Repeat the material exactly, leaving nothing out.

>> START

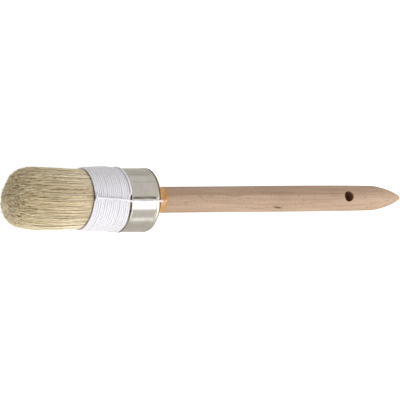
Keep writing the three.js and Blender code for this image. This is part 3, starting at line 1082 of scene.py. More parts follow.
@dataclass
class BindingCord:
    """The white cord: 17 turns on the bristles, a strand back over them and a hook in the resin.

    Angles are in degrees from straight up. Where the strand goes is drawn in pairs, a step along the
    brush and one outwards: from the ferrule's front edge, from its rim, and for the hook from both
    the rim and the ferrule's outside. A drift's pair is its size and its waves to the radian.
    """

    layout: Layout
    finish: CordFinish
    radius: float = 0.71
    turn_count: int = 17
    stand: float = 0.4
    draw_in: float = 0.75
    first_gap: float = 1.15
    second_gap: float = 2.6
    step_angle: float = 9.0
    start_angle: float = 195.0
    ride_up: float = 0.7
    ride_angles: Point = (-13.0, -2.0)
    sunk: float = 2.0
    sunk_turn: float = 0.5
    drifts: tuple[Point, ...] = ((0.03, 0.31), (0.02, 1.7), (0.04, 0.43), (0.03, 2.3))
    front_angle: float = 7.6
    rear_angle: float = 10.6
    leave_angle: float = 13.0
    leave_forward: float = 0.3
    bend: float = 1.4
    rise_from: float = 0.2
    rise_steps: int = 16
    bend_steps: int = 8
    lift: float = 0.1
    strand_lead: float = 4.0
    strand_middle: float = 16.8
    strand_rear: float = 1.0
    over_front: tuple[Point, ...] = ((0.45, 0.3), (2.5, 0.0))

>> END

EXERCISE ANSWER:
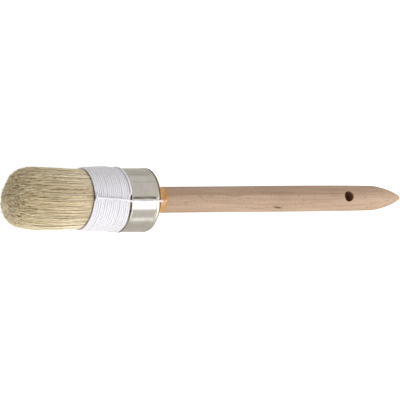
Keep writing the three.js and Blender code for this image. This is part 3, starting at line 1082 of scene.py. More parts follow.
@dataclass
class BindingCord:
    """The white cord: 17 turns on the bristles, a strand back over them and a hook in the resin.

    Angles are in degrees from straight up. Where the strand goes is drawn in pairs, a step along the
    brush and one outwards: from the ferrule's front edge, from its rim, and for the hook from both
    the rim and the ferrule's outside. A drift's pair is its size and its waves to the radian.
    """

    layout: Layout
    finish: CordFinish
    radius: float = 0.71
    turn_count: int = 17
    stand: float = 0.4
    draw_in: float = 0.75
    first_gap: float = 1.15
    second_gap: float = 2.6
    step_angle: float = 9.0
    start_angle: float = 195.0
    ride_up: float = 0.7
    ride_angles: Point = (-13.0, -2.0)
    sunk: float = 2.0
    sunk_turn: float = 0.5
    drifts: tuple[Point, ...] = ((0.03, 0.31), (0.02, 1.7), (0.04, 0.43), (0.03, 2.3))
    front_angle: float = 7.6
    rear_angle: float = 10.6
    leave_angle: float = 13.0
    leave_forward: float = 0.3
    bend: float = 1.4
    rise_from: float = 0.2
    rise_steps: int = 16
    bend_steps: int = 8
    lift: float = 0.1
    strand_lead: float = 4.0
    strand_middle: float = 16.8
    strand_rear: float = 1.0
    over_front: tuple[Point, ...] = ((0.45, 0.3), (2.5, 0.0))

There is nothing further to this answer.